Institutional reforms also include enactment of the Actuaries Act to support IFRS 17 implementation, establishment of an actuarial institute, and preparation of a Chartered Insurance Institute law to address manpower shortages.
Digital initiatives include mandatory linkage of insurers' databases with IDRA and a proposed National Core Insurance Solution.
Mr Alam said revising regulatory fees is essential for IDRA's capacity-building. "With the current fee structure, institutional strengthening is impossible," he said. Previously, the registration fee stood at Tk 3.0, which was later reduced to Tk 1. IDRA has proposed increasing it to Tk 2.50, which would still be the lowest in South Asia and effectively function as a regulatory levy.

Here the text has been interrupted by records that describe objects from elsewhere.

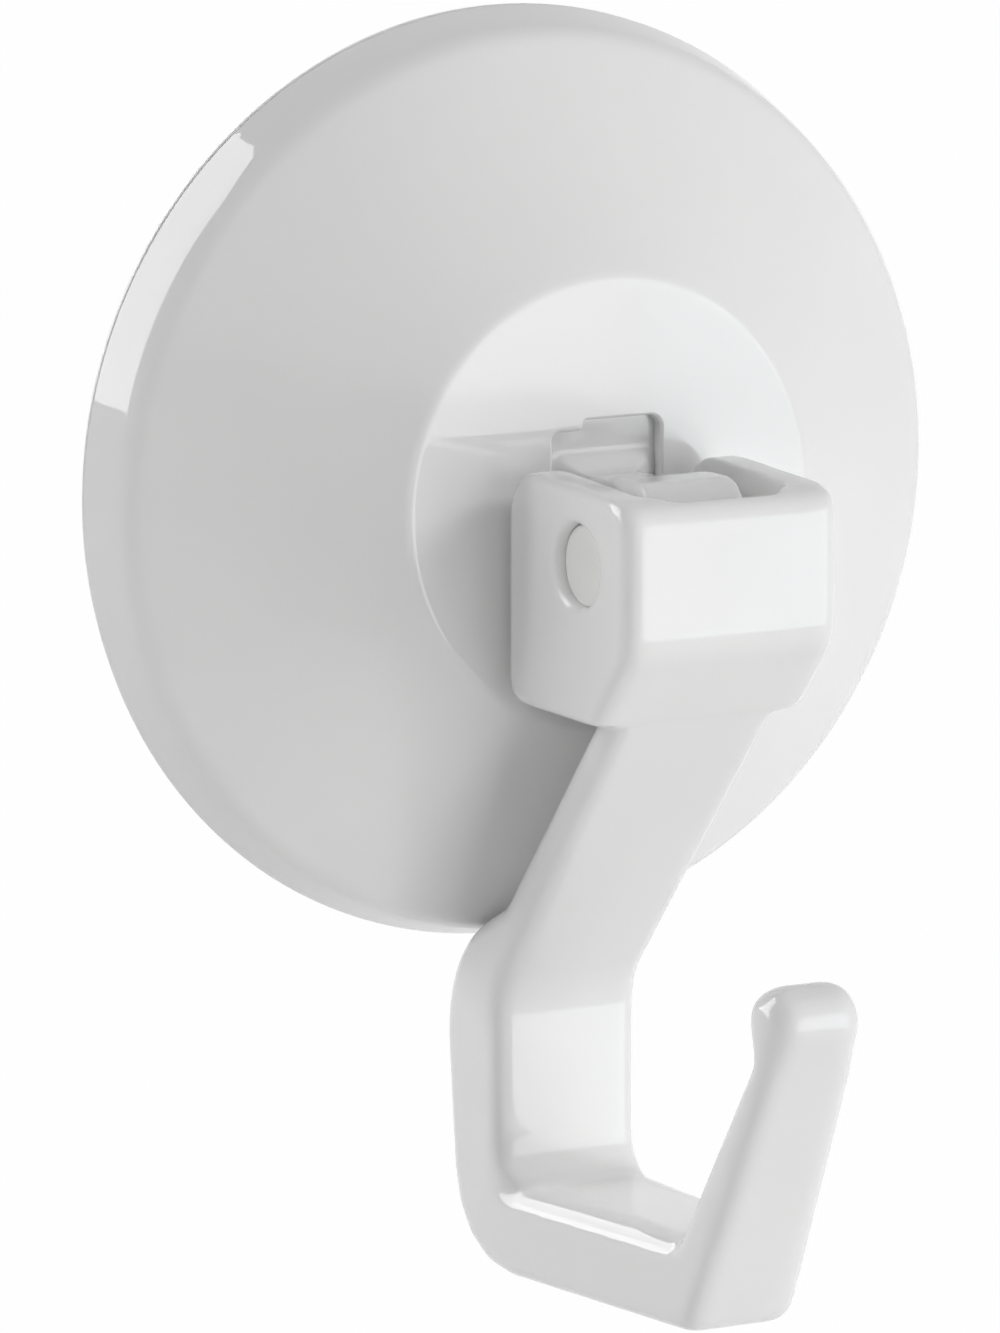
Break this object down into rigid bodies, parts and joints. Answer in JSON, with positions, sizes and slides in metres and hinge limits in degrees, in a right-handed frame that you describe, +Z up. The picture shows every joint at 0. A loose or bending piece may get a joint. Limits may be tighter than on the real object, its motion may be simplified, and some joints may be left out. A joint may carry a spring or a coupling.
{
  "type": "suction cup hook",
  "caption": "Wall hook on a soft suction cup under a round bell housing; a hinged cam lever locks the cup and carries an open hook with a beaded tip.",
  "frame": {"origin": "centre of the suction cup's lip, on the wall", "axes": "+Z up, +Y into the wall, so the hook stands out along -Y; +X to the right of someone who faces the wall"},
  "size_m": [0.06, 0.0406, 0.0803],
  "materials": {
    "white_plastic": "white moulded plastic, polished",
    "pin_plastic": "white moulded plastic, slightly duller",
    "cup_rubber": "soft white rubber, smooth"
  },
  "bodies": {
    "base": {"bell_housing": "white_plastic", "suction_cup": "cup_rubber", "pull_stem": "white_plastic"},
    "lever": {"hook_lever": "white_plastic", "pivot_pin": "pin_plastic"}
  },
  "joints": [
    {"name": "lever_hinge", "type": "hinge", "parent": "base", "child": "lever", "pos_m": [0, -0.0234, -0.002], "axis": [-1, 0, 0], "range_deg": [0, 90]}
  ]
}
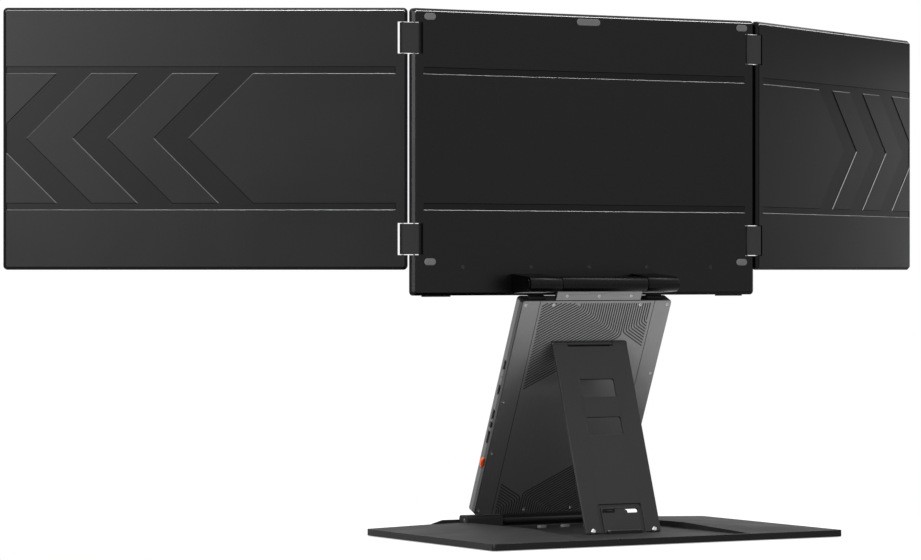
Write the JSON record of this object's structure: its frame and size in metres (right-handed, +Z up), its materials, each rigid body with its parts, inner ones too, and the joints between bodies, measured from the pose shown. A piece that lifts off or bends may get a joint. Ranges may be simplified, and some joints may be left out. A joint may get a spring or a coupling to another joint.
{
  "type": "laptop screen extender",
  "caption": "Laptop screen extender: three hinged display panels on a tilting barrel, an electronics housing leaning on a strut, and a flat weighted base.",
  "frame": {"origin": "centre of the underside of the base, on the surface that it stands on", "axes": "+Z up, the displays face -Y, +X to the right of a user who sits in front"},
  "size_m": [0.8814, 0.2896, 0.4198],
  "materials": {
    "shell": "dark grey anodised, fine bead-blasted satin",
    "coated_shell": "dark grey, matt textured powder coat",
    "light_shell": "grey anodised satin",
    "black_plastic": "black, fine grain",
    "display": "dark glossy panel, unlit",
    "backlight": "white light guide and reflector",
    "circuit": "solder mask over glass-fibre board",
    "chip": "black epoxy",
    "steel": "bright steel",
    "dark_steel": "dark grey satin paint",
    "rubber": "matt",
    "grey_rubber": "matt grey",
    "bare_aluminium": "milled",
    "orange": "orange, satin"
  },
  "bodies": {
    "base": {"base_top_shell": "coated_shell", "base_bottom_plate": "dark_steel", "grip_mat": "rubber", "ballast_plates": "dark_steel", "base_hinge_blocks": "dark_steel", "base_hinge_shaft": "steel", "foot_stop": "dark_steel", "pocket_bumpers": "grey_rubber"},
    "housing": {"housing_tray": "light_shell", "housing_rear_cover": "light_shell", "tilt_bracket": "light_shell", "tilt_tube": "dark_steel", "tilt_shaft": "steel", "lower_bracket": "dark_steel", "main_board": "circuit", "board_chips": "chip", "heat_spreader": "bare_aluminium", "usb_c_sockets": "steel", "mini_hdmi_socket": "steel", "socket_tongues": "chip", "button_switch": "chip", "dial_axle": "steel", "housing_screws": "steel", "strut_hinge_knuckle": "dark_steel", "cable_grommets": "rubber"},
    "strut": {"strut_plate": "dark_steel", "strut_pin": "steel", "strut_foot_studs": "steel"},
    "power_button": {"power_button": "black_plastic"},
    "control_dial": {"control_dial": "orange"},
    "center_screen": {"center_rear_cover": "shell", "center_bezel": "black_plastic", "center_lcd_cell": "display", "center_backlight": "backlight", "center_driver_board": "circuit", "center_hinge_lugs": "steel", "center_hinge_pins": "steel", "center_chassis_plate": "bare_aluminium", "center_cover_screws": "steel", "tilt_arms": "dark_steel", "tilt_friction_sleeves": "steel", "tilt_end_caps": "dark_steel", "rear_bumpers": "grey_rubber", "center_bottom_pads": "rubber"},
    "right_links": {"right_hinge_links": "dark_steel"},
    "left_links": {"left_hinge_links": "dark_steel"},
    "right_screen": {"right_rear_cover": "shell", "right_bezel": "black_plastic", "right_lcd_cell": "display", "right_backlight": "backlight", "right_driver_board": "circuit", "right_hinge_lugs": "steel", "right_hinge_pins": "steel"},
    "left_screen": {"left_rear_cover": "shell", "left_bezel": "black_plastic", "left_lcd_cell": "display", "left_backlight": "backlight", "left_driver_board": "circuit", "left_hinge_lugs": "steel", "left_hinge_pins": "steel"}
  },
  "joints": [
    {"name": "stand_raise", "type": "hinge", "parent": "base", "child": "housing", "pos_m": [0, -0.0905, 0.01], "axis": [1, 0, 0], "range_deg": [0, 20.5]},
    {"name": "strut_fold", "type": "hinge", "parent": "housing", "child": "strut", "pos_m": [0, -0.02229, 0.15423], "axis": [1, 0, 0], "range_deg": [-41, 0]},
    {"name": "screen_tilt", "type": "hinge", "parent": "housing", "child": "center_screen", "pos_m": [0, 0.0016, 0.2022], "axis": [1, 0, 0], "range_deg": [-90, 6]},
    {"name": "right_link_swing", "type": "hinge", "parent": "center_screen", "child": "right_links", "pos_m": [0.1582, -0.0293, 0], "axis": [0, 0, -1], "range_deg": [-4, 21]},
    {"name": "right_screen_fold", "type": "hinge", "parent": "right_links", "child": "right_screen", "pos_m": [0.16818, -0.03, 0], "axis": [0, 0, -1], "range_deg": [-26, 129]},
    {"name": "left_link_swing", "type": "hinge", "parent": "center_screen", "child": "left_links", "pos_m": [-0.1582, -0.0293, 0], "axis": [0, 0, 1], "range_deg": [-4, 86]},
    {"name": "left_screen_fold", "type": "hinge", "parent": "left_links", "child": "left_screen", "pos_m": [-0.16818, -0.03, 0], "axis": [0, 0, 1], "range_deg": [-26, 64]},
    {"name": "power_button_press", "type": "slide", "parent": "housing", "child": "power_button", "axis": [-1, 0, 0], "range_m": [0, 0.0005], "stiffness_N_per_m": 1500},
    {"name": "control_dial_turn", "type": "hinge", "parent": "housing", "child": "control_dial", "pos_m": [0.0666, -0.07268, 0.05789], "axis": [0, 0.9135, -0.4067], "range_deg": [-15, 15], "stiffness_Nm_per_rad": 0.02}
  ],
  "couplings": [
    {"joint": "strut_fold", "follows": "stand_raise", "ratio": -2}
  ]
}
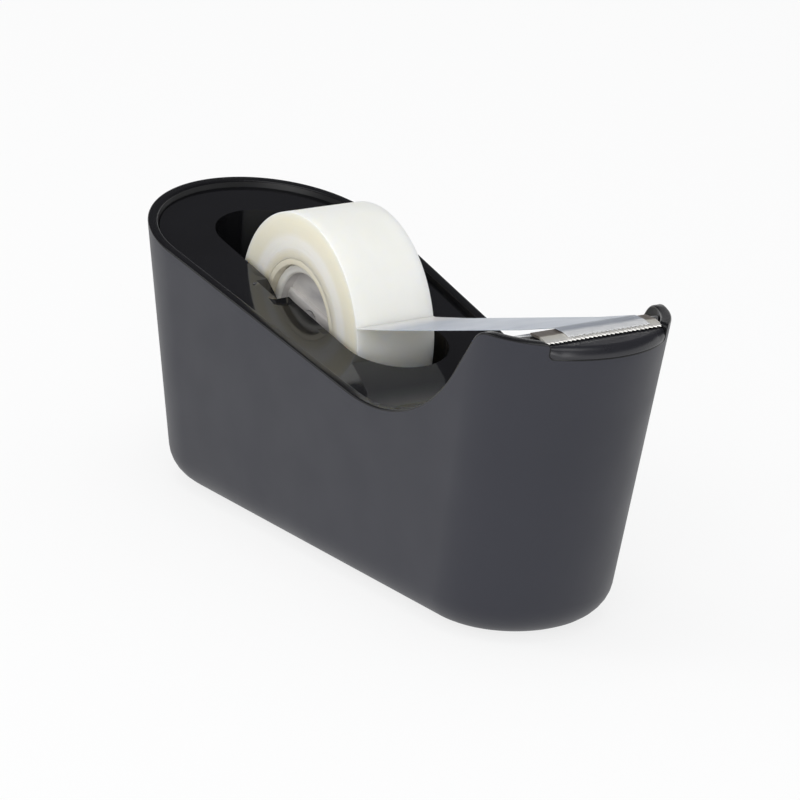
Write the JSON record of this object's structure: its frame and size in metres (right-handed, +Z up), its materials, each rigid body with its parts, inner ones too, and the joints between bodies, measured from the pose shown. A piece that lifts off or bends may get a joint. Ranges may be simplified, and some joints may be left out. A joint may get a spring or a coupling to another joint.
{
  "type": "tape dispenser",
  "caption": "Weighted desk tape dispenser with a dipped deck, a lift-out roll of matte tape on a hub and axle, and a toothed steel cutter at the raised nose.",
  "frame": {"origin": "middle of the footprint on the plane the pad rests on", "axes": "+X along the body towards the cutter, +Y across, +Z up"},
  "size_m": [0.1575, 0.0542, 0.0668],
  "materials": {
    "shell_plastic": "satin",
    "deck_plastic": "polished",
    "blade_steel": "stamped and plated",
    "hub_plastic": "moulded",
    "pin_steel": "drawn",
    "core_plastic": "moulded",
    "tape_film": "matte film",
    "strip_film": "matte film",
    "weight_iron": "as cast",
    "base_plastic": "moulded",
    "pad_rubber": "foam",
    "screw_steel": "zinc plated"
  },
  "bodies": {
    "dispenser": {"outer_shell": "shell_plastic", "top_deck": "deck_plastic", "cutter_blade": "blade_steel", "tape_strip": "strip_film", "ballast_front": "weight_iron", "ballast_cradle": "weight_iron", "base_plate": "base_plastic", "anti_slip_pad": "pad_rubber", "base_screws": "screw_steel"},
    "axle": {"hub_axle": "pin_steel"},
    "roll": {"hub_drum": "hub_plastic", "hub_cap_near": "hub_plastic", "hub_cap_far": "hub_plastic", "tape_core": "core_plastic", "tape_roll": "tape_film"}
  },
  "joints": [
    {"name": "roll_lift", "type": "slide", "parent": "dispenser", "child": "axle", "axis": [-0.4695, 0, 0.8829], "range_m": [0, 0.045]},
    {"name": "roll_spin", "type": "hinge", "parent": "axle", "child": "roll", "pos_m": [-0.0244, 0, 0.0427], "axis": [0, 1, 0], "continuous": true}
  ]
}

Unlike many countries, Bangladesh does not impose charges on reinsurance or investment income. While insurance companies spend 15-50 per cent on management expenses, IDRA currently receives only Tk 0.10, which has now been revised to Tk 0.25. The revised fee structure will take effect from 2026.
IDRA's annual income is about Tk 120 million, compared with Bangladesh Bank's Tk 220 billion.
"Even after revision, our income will rise to around Tk 250 million, which is still modest. But without adequate funding, an independent regulator cannot function effectively," he added.
"Our ultimate goal," Mr Alam said, "is to protect policyholders, restore confidence, and increase insurance penetration through governance-driven reforms."